### Written exercise
Please write out the material that follows, exactly as it stands.

### Source excerpt
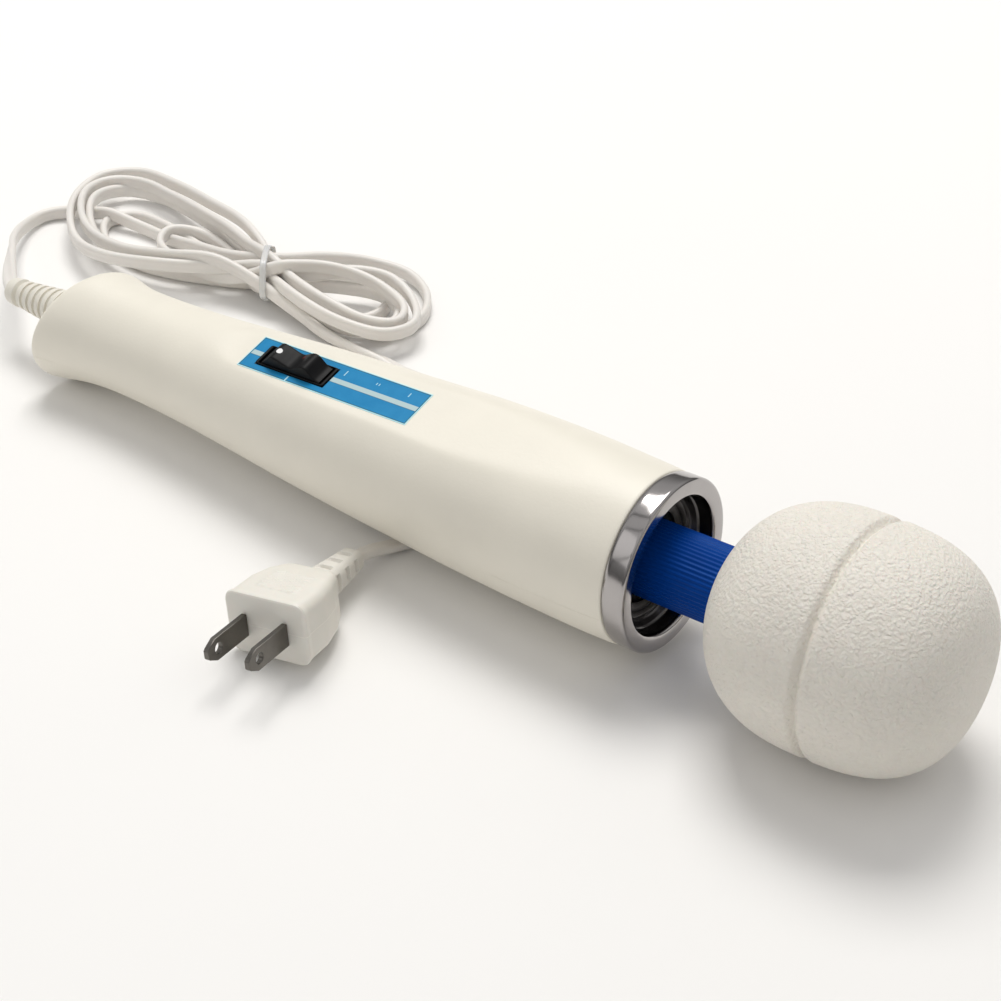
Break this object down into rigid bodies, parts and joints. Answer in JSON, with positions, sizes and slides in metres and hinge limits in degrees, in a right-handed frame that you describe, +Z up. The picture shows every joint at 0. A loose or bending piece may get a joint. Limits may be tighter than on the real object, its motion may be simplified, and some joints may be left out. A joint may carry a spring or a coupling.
{
  "type": "wand massager",
  "caption": "Corded handheld wand massager: tapered case with rocker switch, chrome collar, ribbed flexing neck, soft round vibrating head, tied flat cord and mains plug.",
  "frame": {"origin": "on the floor, under the centre of the wand itself (head tip to strain relief boot) as it lies at rest; the cord and plug are left out of that centre", "axes": "+Z up; +X along the wand towards the head; the switch faces up and 12 degrees towards -Y"},
  "size_m": [0.376, 0.1874, 0.0621],
  "materials": {
    "case_cream": "semi-gloss moulded cream plastic",
    "case_screw": "zinc plated",
    "label_blue": "printed blue strip",
    "switch_black": "black moulded",
    "terminal_brass": "stamped",
    "motor_steel": "plated",
    "dark_plastic": "moulded",
    "bearing_bronze": "sintered bronze",
    "magnet": "ferrite",
    "carbon": "carbon",
    "mount_rubber": "moulded rubber",
    "armature_iron": "laminated",
    "copper": "enamelled copper",
    "commutator": "segmented copper",
    "boot_cream": "soft moulded PVC",
    "cord_grey": "flat twin PVC cord",
    "tie_white": "plastic covered wire",
    "board_green": "printed board",
    "ceramic": "ceramic",
    "capacitor_sleeve": "sleeved",
    "chrome": "bright plated",
    "neck_blue": "ribbed soft blue PVC",
    "spring_steel": "spring wire",
    "head_vinyl": "pebbled vinyl",
    "head_plastic": "moulded",
    "weight_steel": "cast",
    "plug_brass": "stamped brass"
  },
  "bodies": {
    "handle": {"upper_case": "case_cream", "lower_case": "case_cream", "case_screw_front_left": "case_screw", "case_screw_front_right": "case_screw", "case_screw_rear_left": "case_screw", "case_screw_rear_right": "case_screw", "clamp_screw_left": "case_screw", "clamp_screw_right": "case_screw", "label_plate": "label_blue", "switch_housing": "switch_black", "switch_terminal_1": "terminal_brass", "switch_terminal_2": "terminal_brass", "switch_terminal_3": "terminal_brass", "motor_can": "motor_steel", "motor_end_cap": "dark_plastic", "brush_plate": "dark_plastic", "cord_clamp": "dark_plastic", "bridge_rectifier": "dark_plastic", "motor_front_bearing": "bearing_bronze", "motor_rear_bearing": "bearing_bronze", "motor_magnet_upper": "magnet", "motor_magnet_lower": "magnet", "motor_brush_left": "carbon", "motor_brush_right": "carbon", "motor_mount_front": "mount_rubber", "motor_mount_rear": "mount_rubber", "strain_relief_boot": "boot_cream", "plug_body": "boot_cream", "plug_boot": "boot_cream", "inner_cord": "cord_grey", "cord_lead": "cord_grey", "cord_tail": "cord_grey", "cord_hank": "cord_grey", "cord_tie": "tie_white", "rectifier_board": "board_green", "dropper_resistor": "ceramic", "smoothing_capacitor": "capacitor_sleeve", "collar_ring": "chrome", "collar_dish": "chrome", "plug_blade_left": "plug_brass", "plug_blade_right": "plug_brass"},
    "rocker": {"switch_rocker": "switch_black"},
    "rotor": {"motor_shaft": "motor_steel", "armature_core": "armature_iron", "winding_front": "copper", "winding_rear": "copper", "commutator": "commutator", "shaft_coupling": "mount_rubber", "drive_link": "motor_steel"},
    "neck": {"neck_sleeve": "neck_blue", "neck_spring": "spring_steel"},
    "head": {"head_cover": "head_vinyl", "head_shell_rear": "head_plastic", "head_shell_front": "head_plastic", "head_rear_bearing": "bearing_bronze", "head_front_bearing": "bearing_bronze"},
    "eccentric": {"eccentric_shaft": "motor_steel", "eccentric_weight": "weight_steel"}
  },
  "joints": [
    {"name": "switch_rock", "type": "hinge", "parent": "handle", "child": "rocker", "pos_m": [-0.04074, -0.00375, 0.03914], "axis": [-0.0119, 0.9781, 0.2076], "range_deg": [-10, 10]},
    {"name": "neck_pitch", "type": "hinge", "parent": "handle", "child": "neck", "pos_m": [0.07781, 0, 0.02823], "axis": [-0.0119, 0.9781, 0.2076], "range_deg": [-8, 8], "stiffness_Nm_per_rad": 6},
    {"name": "neck_yaw", "type": "hinge", "parent": "neck", "child": "head", "pos_m": [0.09479, 0, 0.0292], "axis": [-0.0558, -0.2079, 0.9766], "range_deg": [-8, 8], "stiffness_Nm_per_rad": 6},
    {"name": "rotor_spin", "type": "hinge", "parent": "handle", "child": "rotor", "pos_m": [0.03089, 0, 0.02555], "axis": [0.9984, 0, 0.057], "continuous": true},
    {"name": "eccentric_spin", "type": "hinge", "parent": "head", "child": "eccentric", "pos_m": [0.12873, 0, 0.03114], "axis": [0.9984, 0, 0.057], "continuous": true}
  ],
  "couplings": [
    {"joint": "rotor_spin", "follows": "eccentric_spin", "ratio": 1}
  ]
}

### Task solution
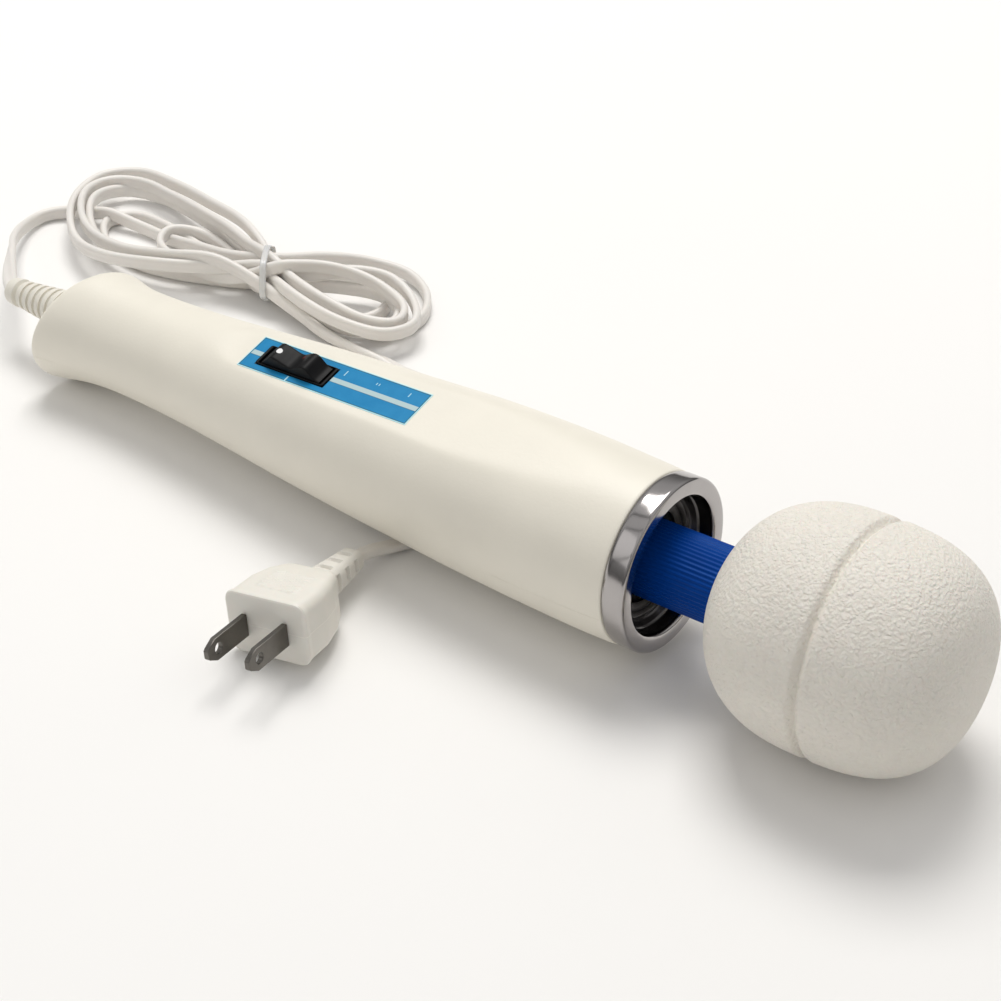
Break this object down into rigid bodies, parts and joints. Answer in JSON, with positions, sizes and slides in metres and hinge limits in degrees, in a right-handed frame that you describe, +Z up. The picture shows every joint at 0. A loose or bending piece may get a joint. Limits may be tighter than on the real object, its motion may be simplified, and some joints may be left out. A joint may carry a spring or a coupling.
{
  "type": "wand massager",
  "caption": "Corded handheld wand massager: tapered case with rocker switch, chrome collar, ribbed flexing neck, soft round vibrating head, tied flat cord and mains plug.",
  "frame": {"origin": "on the floor, under the centre of the wand itself (head tip to strain relief boot) as it lies at rest; the cord and plug are left out of that centre", "axes": "+Z up; +X along the wand towards the head; the switch faces up and 12 degrees towards -Y"},
  "size_m": [0.376, 0.1874, 0.0621],
  "materials": {
    "case_cream": "semi-gloss moulded cream plastic",
    "case_screw": "zinc plated",
    "label_blue": "printed blue strip",
    "switch_black": "black moulded",
    "terminal_brass": "stamped",
    "motor_steel": "plated",
    "dark_plastic": "moulded",
    "bearing_bronze": "sintered bronze",
    "magnet": "ferrite",
    "carbon": "carbon",
    "mount_rubber": "moulded rubber",
    "armature_iron": "laminated",
    "copper": "enamelled copper",
    "commutator": "segmented copper",
    "boot_cream": "soft moulded PVC",
    "cord_grey": "flat twin PVC cord",
    "tie_white": "plastic covered wire",
    "board_green": "printed board",
    "ceramic": "ceramic",
    "capacitor_sleeve": "sleeved",
    "chrome": "bright plated",
    "neck_blue": "ribbed soft blue PVC",
    "spring_steel": "spring wire",
    "head_vinyl": "pebbled vinyl",
    "head_plastic": "moulded",
    "weight_steel": "cast",
    "plug_brass": "stamped brass"
  },
  "bodies": {
    "handle": {"upper_case": "case_cream", "lower_case": "case_cream", "case_screw_front_left": "case_screw", "case_screw_front_right": "case_screw", "case_screw_rear_left": "case_screw", "case_screw_rear_right": "case_screw", "clamp_screw_left": "case_screw", "clamp_screw_right": "case_screw", "label_plate": "label_blue", "switch_housing": "switch_black", "switch_terminal_1": "terminal_brass", "switch_terminal_2": "terminal_brass", "switch_terminal_3": "terminal_brass", "motor_can": "motor_steel", "motor_end_cap": "dark_plastic", "brush_plate": "dark_plastic", "cord_clamp": "dark_plastic", "bridge_rectifier": "dark_plastic", "motor_front_bearing": "bearing_bronze", "motor_rear_bearing": "bearing_bronze", "motor_magnet_upper": "magnet", "motor_magnet_lower": "magnet", "motor_brush_left": "carbon", "motor_brush_right": "carbon", "motor_mount_front": "mount_rubber", "motor_mount_rear": "mount_rubber", "strain_relief_boot": "boot_cream", "plug_body": "boot_cream", "plug_boot": "boot_cream", "inner_cord": "cord_grey", "cord_lead": "cord_grey", "cord_tail": "cord_grey", "cord_hank": "cord_grey", "cord_tie": "tie_white", "rectifier_board": "board_green", "dropper_resistor": "ceramic", "smoothing_capacitor": "capacitor_sleeve", "collar_ring": "chrome", "collar_dish": "chrome", "plug_blade_left": "plug_brass", "plug_blade_right": "plug_brass"},
    "rocker": {"switch_rocker": "switch_black"},
    "rotor": {"motor_shaft": "motor_steel", "armature_core": "armature_iron", "winding_front": "copper", "winding_rear": "copper", "commutator": "commutator", "shaft_coupling": "mount_rubber", "drive_link": "motor_steel"},
    "neck": {"neck_sleeve": "neck_blue", "neck_spring": "spring_steel"},
    "head": {"head_cover": "head_vinyl", "head_shell_rear": "head_plastic", "head_shell_front": "head_plastic", "head_rear_bearing": "bearing_bronze", "head_front_bearing": "bearing_bronze"},
    "eccentric": {"eccentric_shaft": "motor_steel", "eccentric_weight": "weight_steel"}
  },
  "joints": [
    {"name": "switch_rock", "type": "hinge", "parent": "handle", "child": "rocker", "pos_m": [-0.04074, -0.00375, 0.03914], "axis": [-0.0119, 0.9781, 0.2076], "range_deg": [-10, 10]},
    {"name": "neck_pitch", "type": "hinge", "parent": "handle", "child": "neck", "pos_m": [0.07781, 0, 0.02823], "axis": [-0.0119, 0.9781, 0.2076], "range_deg": [-8, 8], "stiffness_Nm_per_rad": 6},
    {"name": "neck_yaw", "type": "hinge", "parent": "neck", "child": "head", "pos_m": [0.09479, 0, 0.0292], "axis": [-0.0558, -0.2079, 0.9766], "range_deg": [-8, 8], "stiffness_Nm_per_rad": 6},
    {"name": "rotor_spin", "type": "hinge", "parent": "handle", "child": "rotor", "pos_m": [0.03089, 0, 0.02555], "axis": [0.9984, 0, 0.057], "continuous": true},
    {"name": "eccentric_spin", "type": "hinge", "parent": "head", "child": "eccentric", "pos_m": [0.12873, 0, 0.03114], "axis": [0.9984, 0, 0.057], "continuous": true}
  ],
  "couplings": [
    {"joint": "rotor_spin", "follows": "eccentric_spin", "ratio": 1}
  ]
}